[start]
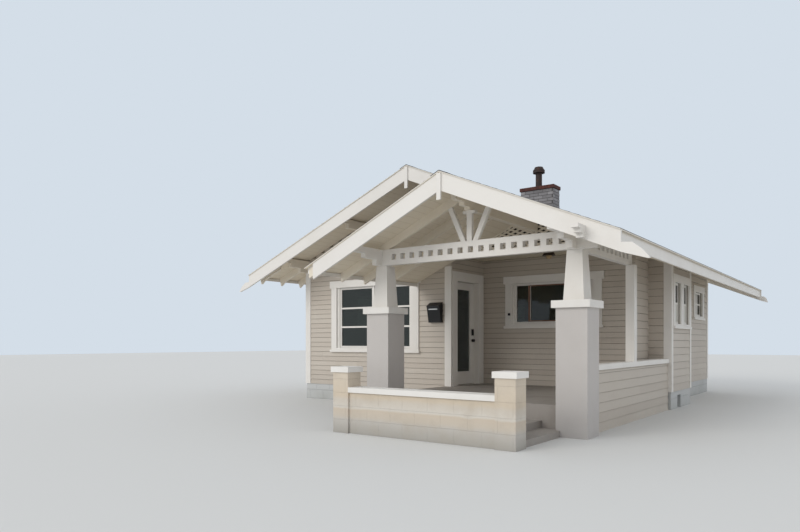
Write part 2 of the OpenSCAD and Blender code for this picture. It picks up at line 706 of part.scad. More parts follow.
// The recess window is one frame with two bars, which part its three lights.
rw_a = rw_x0 + casing + rw_liner;
rw_b = rw_x1 - casing - rw_liner;
rw_bar_r = 25;
rw_share = 0.2;
rw_bars = [rw_a + rw_share * (rw_b - rw_a), rw_b - rw_share * (rw_b - rw_a)];
module recess_bars(y, d)
  for (x = rw_bars) blk(x - rw_bar_r, x + rw_bar_r, y, y + d, rw_z0 + 90 + sash, rw_z1 - casing - sash);
sw_m = (sw_y0 + sw_y1) / 2;
out_r = sash_in + sash_t;
module window_sashes() color(white) {
  lz0 = lw_z0 + 90;
  lz1 = lw_z1 - casing;
  for (x = [lw_x0 + casing, lw_x1 - casing - liner]) blk(x, x + liner, 0, out_r, lz0, lz1);
  blk(lw_m - mull, lw_m + mull, 0, out_r, lz0, lz1);
  sash_x(lw_x0 + casing + liner, lw_m - mull, lz0, lz1, sash_in, 2);
  sash_x(lw_m + mull, lw_x1 - casing - liner, lz0, lz1, sash_in, 2);
  for (x = [rw_x0 + casing, rw_b]) blk(x, x + rw_liner, recess_d, recess_d + out_r, rw_z0 + 90, rw_z1 - casing);
  sash_x(rw_a, rw_b, rw_z0 + 90, rw_z1 - casing, recess_d + sash_in, 0);
  recess_bars(recess_d + sash_in, sash_t);
  for (y = [[sw_y0 + casing, sw_m], [sw_m, sw_y1 - casing]])
    sash_y(y[0], y[1], sw_z0 + 90, sw_z1 - casing, hx - out_r);
  for (k = [0, 1]) sash_y(bw_a(k), bw_b(k), bw_z0 + 90, bw_z1 - casing, bay_x - out_r);
  for (y = left_y) sash_y(y + casing, y + small_w - casing, bw_z0 + 90, bw_z1 - casing, -hx + sash_in);
  for (x = rear_x)
    sash_x(x + casing, x + small_w - casing, bw_z0 + 90, bw_z1 - casing, house_d - out_r, 1);
}
pane_in = 20;
module pane_x(x0, x1, z0, z1, y, bars) difference() {
  blk(x0 + sash, x1 - sash, y + pane_in, y + pane_in + pane_t, z0 + sash, z1 - sash);
  sash_x(x0, x1, z0, z1, y, bars);
}
module pane_y(y0, y1, z0, z1, x) difference() {
  blk(x + pane_in, x + pane_in + pane_t, y0 + sash, y1 - sash, z0 + sash, z1 - sash);
  sash_y(y0, y1, z0, z1, x);
}
module window_panes() color([0.2, 0.24, 0.26, 0.6]) {
  pane_x(lw_x0 + casing + liner, lw_m - mull, lw_z0 + 90, lw_z1 - casing, sash_in, 2);
  pane_x(lw_m + mull, lw_x1 - casing - liner, lw_z0 + 90, lw_z1 - casing, sash_in, 2);
  difference() {
    pane_x(rw_a, rw_b, rw_z0 + 90, rw_z1 - casing, recess_d + sash_in, 0);
    recess_bars(recess_d, 200);
  }
  for (y = [[sw_y0 + casing, sw_m], [sw_m, sw_y1 - casing]])
    pane_y(y[0], y[1], sw_z0 + 90, sw_z1 - casing, hx - out_r);
  for (k = [0, 1]) pane_y(bw_a(k), bw_b(k), bw_z0 + 90, bw_z1 - casing, bay_x - out_r);
  for (y = left_y) pane_y(y + casing, y + small_w - casing, bw_z0 + 90, bw_z1 - casing, -hx + sash_in);
  for (x = rear_x)
    pane_x(x + casing, x + small_w - casing, bw_z0 + 90, bw_z1 - casing, house_d - out_r, 1);
}

door_cas = 180;
module door_casing() color(white) {
  x = door_wall_x;
  blk(x, x + casing_t, open_y - door_cas, open_y, floor_z, open_z);
  blk(x, x + casing_t, open_y2, open_y2 + door_cas, floor_z, open_z);
  blk(x, x + casing_t, open_y - door_cas, open_y2 + door_cas, open_z, open_z + door_cas);
  blk(x - wall_t, x, open_y, open_y2, found_z, floor_z);
}

gap = 6;
lite_y0 = open_y + 180;
lite_y1 = open_y2 - 180;
lite_z0 = floor_z + 270;
lite_z1 = open_z - 150;
door_x = door_wall_x - wall_t + 2;
hinge_r = 7;
hinge_x = door_x - hinge_r - 0.3;
hinge_y = open_y + gap + 4;
module front_door() color(white) difference() {
  blk(door_x, door_x + door_t, open_y + gap, open_y2 - gap, floor_z + gap + 4, open_z - gap);
  blk(door_x - 10, door_x + door_t + 10, lite_y0, lite_y1, lite_z0, lite_z1);
}
// Knuckles on the inner face of the wall, each with its leaf.
module door_hinges() color([0.6, 0.6, 0.6]) for (z = [floor_z + 250, floor_z + 1000, open_z - 300]) {
  translate([hinge_x, hinge_y, z]) cylinder(h = 100, r = hinge_r, $fn = 32);
  blk(door_wall_x - wall_t - 4, door_wall_x - wall_t, open_y - 40, open_y, z, z + 100);
  blk(door_wall_x - wall_t - 6, door_wall_x - wall_t - 4, open_y - 40, hinge_y, z, z + 100);
}
module door_pane() color([0.15, 0.17, 0.18, 0.7])
  blk(door_x + 15, door_x + 27, lite_y0, lite_y1, lite_z0, lite_z1);

lock_z = 1310;
bolt_z = 1480;
knob_r = 30;
plate_h = 130;
plate_w = 62;
lock_y = open_y2 - 75;
module door_lock() color(dark) {
  translate([door_x + door_t, lock_y, lock_z]) rotate([0, 90, 0]) cylinder(h = 55, r = knob_r, $fn = 32);
  blk(door_x + door_t, door_x + door_t + 22, lock_y - plate_w / 2, lock_y + plate_w / 2,
    bolt_z - plate_h / 2, bolt_z + plate_h / 2);
  translate([door_x - 45, lock_y, lock_z]) rotate([0, 90, 0]) cylinder(h = 45, r = knob_r, $fn = 32);
}

chim_x = 661;
chim_y = 2500;
chim_cap = 75;
chim_over = 20;
flue_x = chim_x + 351;
flue_yc = chim_y + chim_d / 2;
flue_h = 328;
cowl_h = 130;
cowl_r = 129;
module chimney() color([0.6, 0.6, 0.62]) difference() {
  blk(chim_x, chim_x + chim_w, chim_y, chim_y + chim_d, ceil_z + ceil_t, chim_z);
  translate([flue_x, flue_yc, chim_z - 400]) cylinder(h = 500, r = flue_r, $fn = 48);
}
module chimney_cap() color([0.3, 0.16, 0.13]) difference() {
  blk(chim_x - chim_over, chim_x + chim_w + chim_over, chim_y - chim_over, chim_y + chim_d + chim_over,
    chim_z, chim_z + chim_cap);
  translate([flue_x, flue_yc, chim_z - 10]) cylinder(h = 200, r = flue_r, $fn = 48);
}
module flue() color([0.25, 0.2, 0.18]) translate([flue_x, flue_yc, chim_z]) {
  difference() {
    translate([0, 0, -400]) cylinder(h = 400 + chim_cap + flue_h, r = flue_r, $fn = 48);
    translate([0, 0, -350]) cylinder(h = 900, r = flue_r - 8, $fn = 48);
  }
  translate([0, 0, chim_cap + flue_h]) {
    cylinder(h = cowl_h / 2, r = cowl_r, $fn = 48);
    translate([0, 0, cowl_h / 2]) cylinder(h = cowl_h / 2, r1 = cowl_r - 12, r2 = cowl_r - 40, $fn = 48);
  }
}

// Closed box with a sloping lid, deeper at the top than at the foot.
box_x0 = -87;
box_x1 = 205;
box_z0 = 1665;
box_h = 395;
box_d = 140;
box_foot = 80;
module mailbox() color([0.05, 0.05, 0.06])
  yz([[0, box_z0], [0, box_z0 + box_h], [-30, box_z0 + box_h], [-box_d - 12, box_z0 + box_h - 75],
    [-box_d - 12, box_z0 + box_h - 100], [-box_d, box_z0 + box_h - 100], [-box_foot, box_z0]],
    box_x0, box_x1);

// A dished plate on the ceiling with a small bowl under it.
light_x = 2047;
light_y = 830;
light_r = 125;
module porch_light() color([0.5, 0.45, 0.4]) translate([light_x, light_y, ceil_z]) {
  translate([0, 0, -60]) cylinder(h = 60, r1 = light_r, r2 = light_r - 30, $fn = 48);
  translate([0, 0, -120]) cylinder(h = 60, r1 = 35, r2 = 60, $fn = 48);
}

foundation();
house_floor();
porch_floor();
entry_steps();
front_wall();
door_wall();
door_header();
recess_wall();
right_wall();
left_wall();
rear_wall();
recess_header();
gable_wall();
bay_walls();
ceiling();
main_roof_left();
main_roof_right();
porch_roof_left();
main_bargeboards();
porch_bargeboards();
rear_bargeboards();
eave_fascias();
rafter_tails();
porch_rafters();
porch_ridge_beam();
side_beams();
front_beam();
gable_fan();
gable_lattice();
lookouts();
piers();
pier_caps();
columns();
low_wall();
pilasters();
terrace_caps();
side_wall();
side_wall_cap();
beam_post();
corner_boards();
window_casings();
window_sashes();
window_panes();
door_casing();
door_hinges();
front_door();
door_pane();
door_lock();
chimney();
chimney_cap();
flue();
mailbox();
porch_light();
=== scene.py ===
"""Looks of a timber bungalow with a gabled porch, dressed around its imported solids. Metres, +Z up."""
import math

import bpy
from mathutils import Matrix, Vector


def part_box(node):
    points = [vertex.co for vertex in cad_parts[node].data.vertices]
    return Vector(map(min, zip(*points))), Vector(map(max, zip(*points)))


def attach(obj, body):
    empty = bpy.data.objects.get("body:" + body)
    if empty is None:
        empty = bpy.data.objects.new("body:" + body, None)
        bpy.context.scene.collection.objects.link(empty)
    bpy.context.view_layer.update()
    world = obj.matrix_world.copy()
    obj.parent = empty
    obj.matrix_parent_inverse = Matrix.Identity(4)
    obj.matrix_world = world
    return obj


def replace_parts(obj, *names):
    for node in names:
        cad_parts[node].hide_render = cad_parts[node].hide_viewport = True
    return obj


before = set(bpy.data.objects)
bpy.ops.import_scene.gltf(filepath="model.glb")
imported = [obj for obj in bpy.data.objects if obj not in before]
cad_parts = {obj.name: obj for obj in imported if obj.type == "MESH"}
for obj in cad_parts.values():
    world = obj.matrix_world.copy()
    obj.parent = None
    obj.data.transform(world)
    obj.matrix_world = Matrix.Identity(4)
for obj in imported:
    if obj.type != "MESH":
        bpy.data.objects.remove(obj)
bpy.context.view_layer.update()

# Foundation: low walls of painted concrete block under the house, with flush joints.
# The paint is a pale bluish grey, stained by splashes close to the ground.


def tint(r, g, b):
    """A paint chip's screen colour, 0 to 255, as the linear colour a shader takes."""
    def part(v):
        v /= 255
        return v / 12.92 if v <= 0.04045 else ((v + 0.055) / 1.055) ** 2.4
    return (part(r), part(g), part(b), 1.0)


def add(tree, kind, **values):
    """A node in tree; values set its properties or, by input name, its sockets."""
    n = tree.nodes.new(kind)
    for key, value in values.items():
        if hasattr(n, key):
            setattr(n, key, value)
        else:
            n.inputs[key.replace("_", " ")].default_value = value
    return n


def feed(tree, node, values):
    """Gives inputs of a node, by number or name, a socket or a plain value."""
    for key, value in values:
        if isinstance(value, bpy.types.NodeSocket):
            tree.links.new(value, node.inputs[key])
        else:
            node.inputs[key].default_value = value


def maths(tree, op, a, b=0.5, clamp=False):
    """A Math node on sockets or numbers."""
    n = add(tree, "ShaderNodeMath", operation=op, use_clamp=clamp)
    feed(tree, n, ((0, a), (1, b)))
    return n.outputs[0]


def blend(tree, factor, a, b):
    """Colour a turning into colour b as factor goes from 0 to 1."""
    n = add(tree, "ShaderNodeMix", data_type="RGBA")
    feed(tree, n, ((0, factor), (6, a), (7, b)))
    return n.outputs[2]


# Wear that every outdoor paint on the house shares: soft patches, splashes near the ground, fine grain.
wear = bpy.data.node_groups.new("paint_wear", "ShaderNodeTree")
wear.interface.new_socket("Vector", in_out="INPUT", socket_type="NodeSocketVector")
for label in ("Patch Scale", "Splash Height", "Grain Scale"):
    wear.interface.new_socket(label, in_out="INPUT", socket_type="NodeSocketFloat")
for label in ("Patches", "Splash", "Grain"):
    wear.interface.new_socket(label, in_out="OUTPUT", socket_type="NodeSocketFloat")
w_in, w_out = wear.nodes.new("NodeGroupInput"), wear.nodes.new("NodeGroupOutput")
patch = add(wear, "ShaderNodeTexNoise", Detail=6.0, Roughness=0.6)
feed(wear, patch, (("Vector", w_in.outputs["Vector"]), ("Scale", w_in.outputs["Patch Scale"])))
spread = add(wear, "ShaderNodeMapRange", From_Min=0.48, From_Max=0.72)
feed(wear, spread, (("Value", patch.outputs["Fac"]),))
height = add(wear, "ShaderNodeSeparateXYZ")
feed(wear, height, ((0, w_in.outputs["Vector"]),))
height_share = maths(wear, "DIVIDE", height.outputs["Z"], w_in.outputs["Splash Height"])
low = maths(wear, "SUBTRACT", 1.0, height_share, clamp=True)
ragged = maths(wear, "MULTIPLY", low, maths(wear, "ADD", patch.outputs["Fac"], 0.35), clamp=True)
fine = add(wear, "ShaderNodeTexNoise", Detail=4.0, Roughness=0.7)
feed(wear, fine, (("Vector", w_in.outputs["Vector"]), ("Scale", w_in.outputs["Grain Scale"])))
feed(wear, w_out, (("Patches", spread.outputs["Result"]), ("Splash", ragged), ("Grain", fine.outputs["Fac"])))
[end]
▸ **WHAT YOU SHOULD DO**
Your task is to collect every line above that contains the word "imported".

▸ **TASK RESPONSE**
"""Looks of a timber bungalow with a gabled porch, dressed around its imported solids. Metres, +Z up."""
imported = [obj for obj in bpy.data.objects if obj not in before]
cad_parts = {obj.name: obj for obj in imported if obj.type == "MESH"}
for obj in imported:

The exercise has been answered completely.